### Instructions to follow:
Search the material and gather each line with "from" in it.
======== Collected data ========
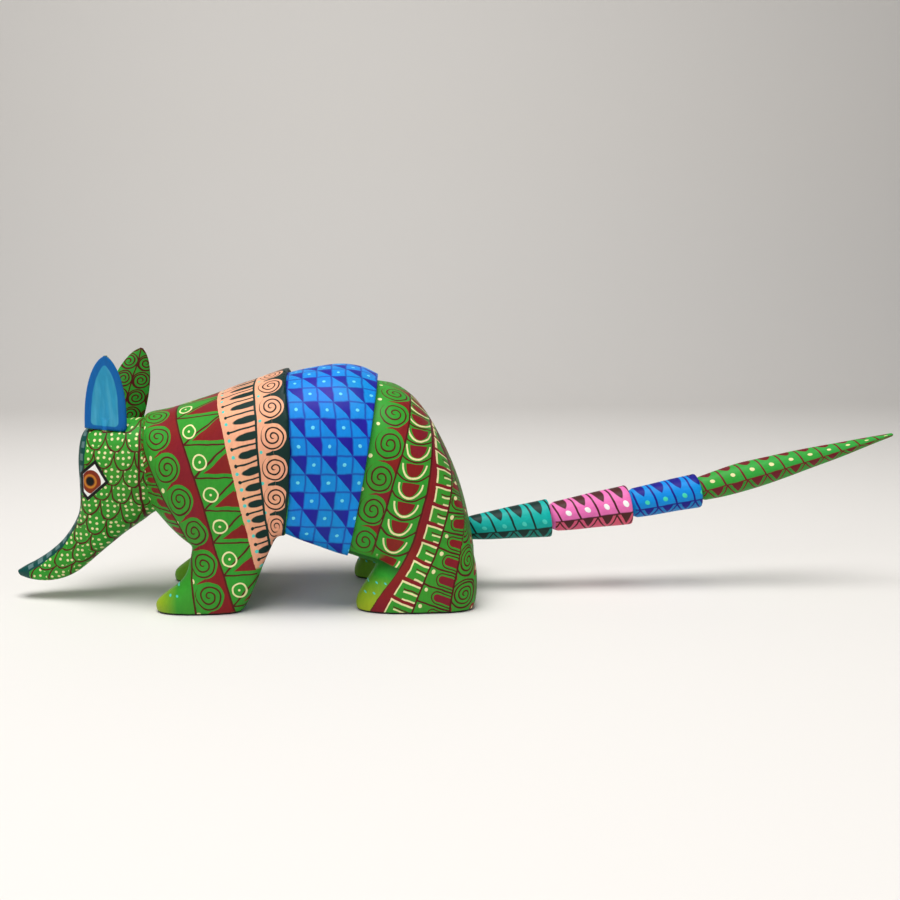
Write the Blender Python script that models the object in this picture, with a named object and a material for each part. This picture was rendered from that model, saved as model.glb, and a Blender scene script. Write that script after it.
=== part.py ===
"""A carved and painted wooden armadillo with push-in ears and a tail of four jointed links.

The body, head and legs are one block of wood. Each ear is a thin blade whose round tenon pushes
into the head. Each tail link has a round knob in front and a cup behind: the knob sits in the cup
ahead of it, and an upright pin through both lets the tail wag from side to side.

Metres, +Z up, the nose towards -X, the figure's left side towards -Y. The origin is on the ground
under the middle of the figure's whole length.
"""

import math

import bmesh
import bpy
from mathutils import Matrix, Vector

MM = 0.001

# ---- Driving dimensions -------------------------------------------------------------------------
BODY_LENGTH = 169.6 * MM  # nose tip to the back of the rump
BACK_HEIGHT = 86.7 * MM  # ground to the top of the shell
BODY_WIDTH = 70.0 * MM  # across the shell at its widest

EAR_HEIGHT = 27.0 * MM  # base to tip
EAR_WIDTH = 15.6 * MM
EAR_THICKNESS = 5.0 * MM
EAR_HOLLOW = 1.6 * MM  # how deep the outward face is scooped
EAR_TENON_RADIUS = 1.6 * MM
EAR_TENON_LENGTH = 9.0 * MM  # into the head
EAR_TENON_ROOT = 4.0 * MM  # how far the tenon's wood runs up inside the blade

TAIL_TIP_LENGTH = 83.3 * MM  # last pivot to the point
TAIL_PIVOT_DEPTH = 3.4 * MM  # how far each pivot lies inside the cup's rim
TAIL_PIN_RADIUS = 0.8 * MM
TAIL_CUP_WALL = 1.0 * MM  # wood left at a cup's rim
RIM_ROUNDING = 0.7 * MM

FIT_GAP = 0.3 * MM  # between pieces that touch
RUNNING_GAP = 0.08 * MM  # round a pin or a tenon in its hole
KNOB_GAP = 0.5 * MM  # round a knob in its cup
ROOT_PIN_ABOVE = 4.0 * MM  # how far the first pin runs into the wood above the first knob
ROOT_PIN_RECESS = 1.2 * MM  # how far its lower end stops inside the rump's underside
SOCKET_FLARE = 1.1 * MM  # how much wider the rump's socket is than the first link

# ---- The body block as it was drawn: millimetres, on a figure of these three sizes ----------------
DRAWN_LENGTH = 169.6
DRAWN_HEIGHT = 86.7
DRAWN_WIDTH = 70.0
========
### Written solution:
Write the Blender Python script that models the object in this picture, with a named object and a material for each part. This picture was rendered from that model, saved as model.glb, and a Blender scene script. Write that script after it.
ahead of it, and an upright pin through both lets the tail wag from side to side.
from mathutils import Matrix, Vector